(Records that describe objects)

+++

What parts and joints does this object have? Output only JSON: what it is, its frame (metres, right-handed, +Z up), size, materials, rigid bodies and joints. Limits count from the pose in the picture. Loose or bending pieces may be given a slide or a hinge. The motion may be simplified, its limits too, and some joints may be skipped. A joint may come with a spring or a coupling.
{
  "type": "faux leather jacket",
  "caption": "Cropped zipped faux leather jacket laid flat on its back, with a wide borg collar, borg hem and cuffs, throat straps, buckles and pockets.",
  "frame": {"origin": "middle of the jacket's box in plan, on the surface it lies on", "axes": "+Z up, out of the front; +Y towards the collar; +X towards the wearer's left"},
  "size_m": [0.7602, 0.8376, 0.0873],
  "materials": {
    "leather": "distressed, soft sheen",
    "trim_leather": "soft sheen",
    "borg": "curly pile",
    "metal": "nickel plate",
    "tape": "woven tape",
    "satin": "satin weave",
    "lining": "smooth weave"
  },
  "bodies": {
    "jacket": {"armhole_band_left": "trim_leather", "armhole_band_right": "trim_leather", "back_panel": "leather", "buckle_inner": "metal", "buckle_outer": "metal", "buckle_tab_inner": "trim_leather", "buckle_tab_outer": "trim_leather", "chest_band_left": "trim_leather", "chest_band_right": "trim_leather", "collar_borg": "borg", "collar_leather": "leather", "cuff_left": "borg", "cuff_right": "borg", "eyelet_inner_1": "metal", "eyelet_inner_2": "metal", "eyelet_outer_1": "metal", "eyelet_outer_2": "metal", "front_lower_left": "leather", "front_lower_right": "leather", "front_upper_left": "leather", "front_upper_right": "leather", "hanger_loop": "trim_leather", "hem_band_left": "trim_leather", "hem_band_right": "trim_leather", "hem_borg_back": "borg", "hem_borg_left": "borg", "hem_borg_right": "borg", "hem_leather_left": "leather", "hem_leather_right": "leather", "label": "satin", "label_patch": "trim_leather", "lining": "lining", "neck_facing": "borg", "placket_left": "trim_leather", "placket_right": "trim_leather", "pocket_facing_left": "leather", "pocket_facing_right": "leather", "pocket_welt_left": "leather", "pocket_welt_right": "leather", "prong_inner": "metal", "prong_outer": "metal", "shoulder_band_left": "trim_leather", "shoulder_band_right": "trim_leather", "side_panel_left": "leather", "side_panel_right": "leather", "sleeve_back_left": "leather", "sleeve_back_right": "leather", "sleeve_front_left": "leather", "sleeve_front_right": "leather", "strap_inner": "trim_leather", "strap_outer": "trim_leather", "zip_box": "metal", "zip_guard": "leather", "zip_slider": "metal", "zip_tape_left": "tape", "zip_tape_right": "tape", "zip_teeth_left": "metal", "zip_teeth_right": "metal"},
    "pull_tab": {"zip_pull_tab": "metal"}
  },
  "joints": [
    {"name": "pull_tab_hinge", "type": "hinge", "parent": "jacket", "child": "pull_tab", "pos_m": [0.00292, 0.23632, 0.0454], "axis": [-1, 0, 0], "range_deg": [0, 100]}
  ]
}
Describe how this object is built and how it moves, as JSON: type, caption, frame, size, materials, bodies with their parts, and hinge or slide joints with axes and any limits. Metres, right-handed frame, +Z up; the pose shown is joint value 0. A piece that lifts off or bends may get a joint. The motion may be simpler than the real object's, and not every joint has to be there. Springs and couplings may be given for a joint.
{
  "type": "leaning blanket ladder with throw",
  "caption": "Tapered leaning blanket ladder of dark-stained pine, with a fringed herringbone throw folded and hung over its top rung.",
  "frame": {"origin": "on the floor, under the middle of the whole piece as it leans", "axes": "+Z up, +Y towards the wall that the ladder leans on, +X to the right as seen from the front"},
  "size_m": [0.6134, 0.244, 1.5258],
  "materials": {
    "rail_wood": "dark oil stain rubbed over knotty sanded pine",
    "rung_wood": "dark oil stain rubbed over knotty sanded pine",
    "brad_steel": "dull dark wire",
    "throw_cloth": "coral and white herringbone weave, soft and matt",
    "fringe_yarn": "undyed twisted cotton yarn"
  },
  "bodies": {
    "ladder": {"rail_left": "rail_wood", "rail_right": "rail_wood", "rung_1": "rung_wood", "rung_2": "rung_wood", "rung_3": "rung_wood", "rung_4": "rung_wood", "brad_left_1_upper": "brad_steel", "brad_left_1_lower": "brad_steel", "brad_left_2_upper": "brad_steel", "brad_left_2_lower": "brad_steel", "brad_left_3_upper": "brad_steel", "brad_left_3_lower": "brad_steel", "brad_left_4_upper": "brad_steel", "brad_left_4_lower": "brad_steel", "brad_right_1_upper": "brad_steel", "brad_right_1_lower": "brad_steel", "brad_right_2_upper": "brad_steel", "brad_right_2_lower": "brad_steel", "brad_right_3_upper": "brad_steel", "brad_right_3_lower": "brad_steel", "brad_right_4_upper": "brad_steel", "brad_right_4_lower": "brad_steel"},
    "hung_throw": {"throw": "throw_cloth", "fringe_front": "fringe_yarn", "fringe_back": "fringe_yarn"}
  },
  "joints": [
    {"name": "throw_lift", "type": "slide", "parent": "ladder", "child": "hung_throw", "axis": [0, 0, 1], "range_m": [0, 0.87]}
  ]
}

+++

• **To do**
From the records above, please extract every line and repeat it exactly.

• **The output**
What parts and joints does this object have? Output only JSON: what it is, its frame (metres, right-handed, +Z up), size, materials, rigid bodies and joints. Limits count from the pose in the picture. Loose or bending pieces may be given a slide or a hinge. The motion may be simplified, its limits too, and some joints may be skipped. A joint may come with a spring or a coupling.
{
  "type": "faux leather jacket",
  "caption": "Cropped zipped faux leather jacket laid flat on its back, with a wide borg collar, borg hem and cuffs, throat straps, buckles and pockets.",
  "frame": {"origin": "middle of the jacket's box in plan, on the surface it lies on", "axes": "+Z up, out of the front; +Y towards the collar; +X towards the wearer's left"},
  "size_m": [0.7602, 0.8376, 0.0873],
  "materials": {
    "leather": "distressed, soft sheen",
    "trim_leather": "soft sheen",
    "borg": "curly pile",
    "metal": "nickel plate",
    "tape": "woven tape",
    "satin": "satin weave",
    "lining": "smooth weave"
  },
  "bodies": {
    "jacket": {"armhole_band_left": "trim_leather", "armhole_band_right": "trim_leather", "back_panel": "leather", "buckle_inner": "metal", "buckle_outer": "metal", "buckle_tab_inner": "trim_leather", "buckle_tab_outer": "trim_leather", "chest_band_left": "trim_leather", "chest_band_right": "trim_leather", "collar_borg": "borg", "collar_leather": "leather", "cuff_left": "borg", "cuff_right": "borg", "eyelet_inner_1": "metal", "eyelet_inner_2": "metal", "eyelet_outer_1": "metal", "eyelet_outer_2": "metal", "front_lower_left": "leather", "front_lower_right": "leather", "front_upper_left": "leather", "front_upper_right": "leather", "hanger_loop": "trim_leather", "hem_band_left": "trim_leather", "hem_band_right": "trim_leather", "hem_borg_back": "borg", "hem_borg_left": "borg", "hem_borg_right": "borg", "hem_leather_left": "leather", "hem_leather_right": "leather", "label": "satin", "label_patch": "trim_leather", "lining": "lining", "neck_facing": "borg", "placket_left": "trim_leather", "placket_right": "trim_leather", "pocket_facing_left": "leather", "pocket_facing_right": "leather", "pocket_welt_left": "leather", "pocket_welt_right": "leather", "prong_inner": "metal", "prong_outer": "metal", "shoulder_band_left": "trim_leather", "shoulder_band_right": "trim_leather", "side_panel_left": "leather", "side_panel_right": "leather", "sleeve_back_left": "leather", "sleeve_back_right": "leather", "sleeve_front_left": "leather", "sleeve_front_right": "leather", "strap_inner": "trim_leather", "strap_outer": "trim_leather", "zip_box": "metal", "zip_guard": "leather", "zip_slider": "metal", "zip_tape_left": "tape", "zip_tape_right": "tape", "zip_teeth_left": "metal", "zip_teeth_right": "metal"},
    "pull_tab": {"zip_pull_tab": "metal"}
  },
  "joints": [
    {"name": "pull_tab_hinge", "type": "hinge", "parent": "jacket", "child": "pull_tab", "pos_m": [0.00292, 0.23632, 0.0454], "axis": [-1, 0, 0], "range_deg": [0, 100]}
  ]
}
Describe how this object is built and how it moves, as JSON: type, caption, frame, size, materials, bodies with their parts, and hinge or slide joints with axes and any limits. Metres, right-handed frame, +Z up; the pose shown is joint value 0. A piece that lifts off or bends may get a joint. The motion may be simpler than the real object's, and not every joint has to be there. Springs and couplings may be given for a joint.
{
  "type": "leaning blanket ladder with throw",
  "caption": "Tapered leaning blanket ladder of dark-stained pine, with a fringed herringbone throw folded and hung over its top rung.",
  "frame": {"origin": "on the floor, under the middle of the whole piece as it leans", "axes": "+Z up, +Y towards the wall that the ladder leans on, +X to the right as seen from the front"},
  "size_m": [0.6134, 0.244, 1.5258],
  "materials": {
    "rail_wood": "dark oil stain rubbed over knotty sanded pine",
    "rung_wood": "dark oil stain rubbed over knotty sanded pine",
    "brad_steel": "dull dark wire",
    "throw_cloth": "coral and white herringbone weave, soft and matt",
    "fringe_yarn": "undyed twisted cotton yarn"
  },
  "bodies": {
    "ladder": {"rail_left": "rail_wood", "rail_right": "rail_wood", "rung_1": "rung_wood", "rung_2": "rung_wood", "rung_3": "rung_wood", "rung_4": "rung_wood", "brad_left_1_upper": "brad_steel", "brad_left_1_lower": "brad_steel", "brad_left_2_upper": "brad_steel", "brad_left_2_lower": "brad_steel", "brad_left_3_upper": "brad_steel", "brad_left_3_lower": "brad_steel", "brad_left_4_upper": "brad_steel", "brad_left_4_lower": "brad_steel", "brad_right_1_upper": "brad_steel", "brad_right_1_lower": "brad_steel", "brad_right_2_upper": "brad_steel", "brad_right_2_lower": "brad_steel", "brad_right_3_upper": "brad_steel", "brad_right_3_lower": "brad_steel", "brad_right_4_upper": "brad_steel", "brad_right_4_lower": "brad_steel"},
    "hung_throw": {"throw": "throw_cloth", "fringe_front": "fringe_yarn", "fringe_back": "fringe_yarn"}
  },
  "joints": [
    {"name": "throw_lift", "type": "slide", "parent": "ladder", "child": "hung_throw", "axis": [0, 0, 1], "range_m": [0, 0.87]}
  ]
}